A senior Cuban official rejected rumors the Communist-run island might intervene as a mediator in Venezuela's crisis and called on Wednesday for "absolute respect for the sovereignty" of its socialist ally.
Visits to Cuba this month by the presidents of Colombia and Bolivia have fueled speculation that Havana is being courted to help mediate in Venezuela. More than 100 people have died in four months of protests against President Nicolas Maduro's government.
"Cuba roundly rejects such insinuation and claims absolute respect for the sovereignty and the self-determination of the Bolivarian Republic of Venezuela," Jose Ramon Machado Ventura, second secretary of the Communist Party, said in a speech to mark a Cuban national holiday.
The Financial Times reported earlier this month that Colombian President Juan Manuel Santos had flown to Cuba on a mission to convince Havana to support a regional diplomatic push to staunch Venezuela’s growing crisis.

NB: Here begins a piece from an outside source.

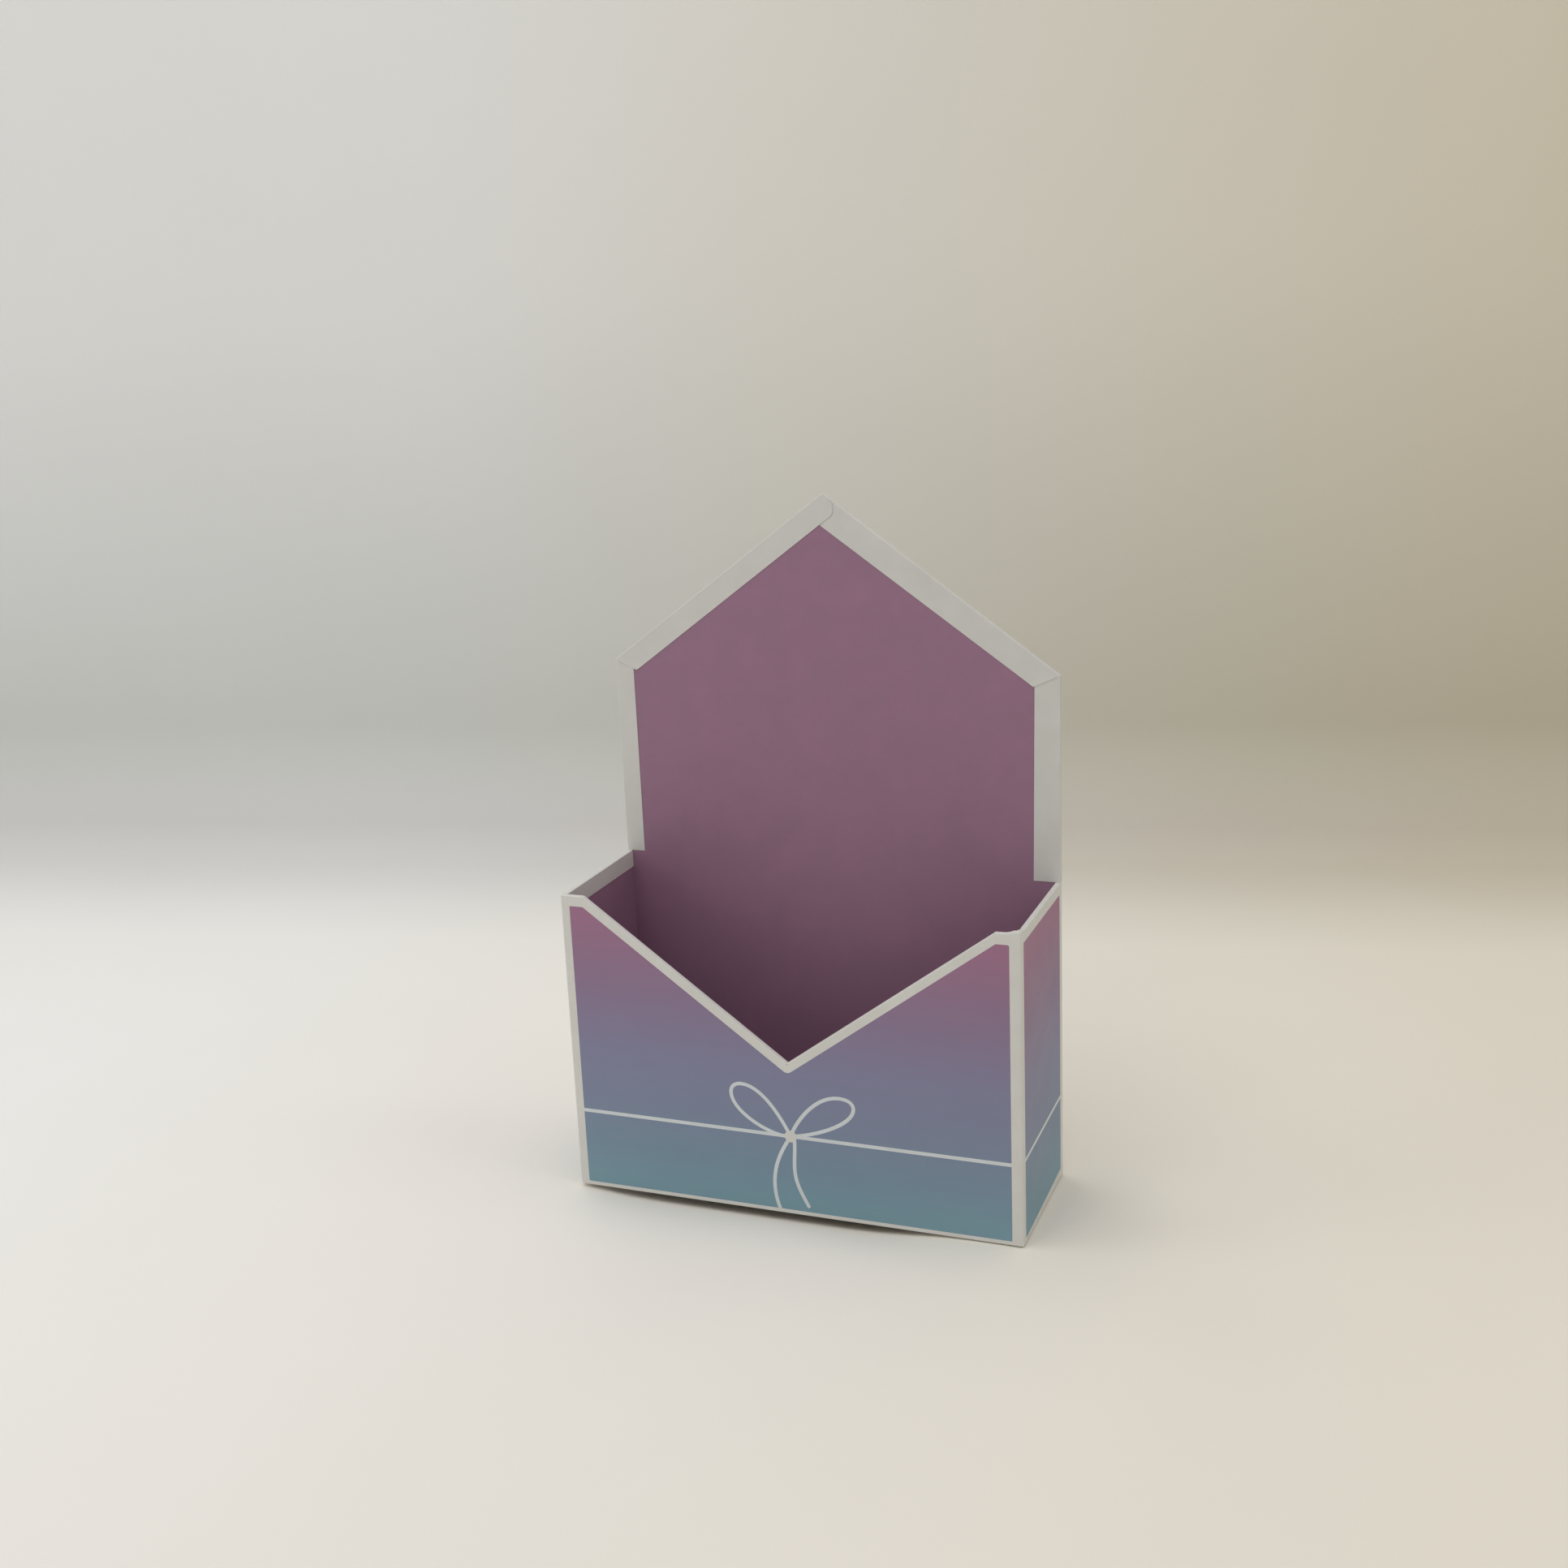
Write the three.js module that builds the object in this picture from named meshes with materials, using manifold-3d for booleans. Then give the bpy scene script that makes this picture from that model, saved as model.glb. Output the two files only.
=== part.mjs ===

Cuba and Venezuela became close allies in the late 1990s under the respective leaderships of Fidel Castro and his younger disciple Hugo Chavez, both now deceased.
Their close personal and political relationship resulted in extensive Venezuelan aid to the Caribbean island and a shared strategy for promoting Latin American unity against U.S. influence in the region.
"It is solely up to the Bolivarian people and government to overcome their difficulties without foreign intervention in their internal affairs," Machado Ventura said at an event in the northwestern city of Pinar del Rio. July 26 is a holiday marking a 1953 rebel attack that kicked off Cuba's revolution.
"We reaffirm once more our unshakeable solidarity with the Venezuelan people," he added.
Chavez helped rescue Cuba from desperate economic times that followed the 1991 collapse of the Soviet Union, its former top ally, by providing two-thirds of its oil in a barter deal for the services of thousands of Cuban doctors, teachers, sports trainers and security advisers.
But that lifeline to Cuba has ebbed in recent years as Venezuela, in the throes of a deep economic crisis, has cut back on the subsidized crude. Venezuela's economic woes have fueled its political turmoil.
Maduro's opponents launched a two-day national strike on Wednesday as they sought to pressure him into abandoning a weekend election for a super-congress they say will institutionalize autocracy in Venezuela.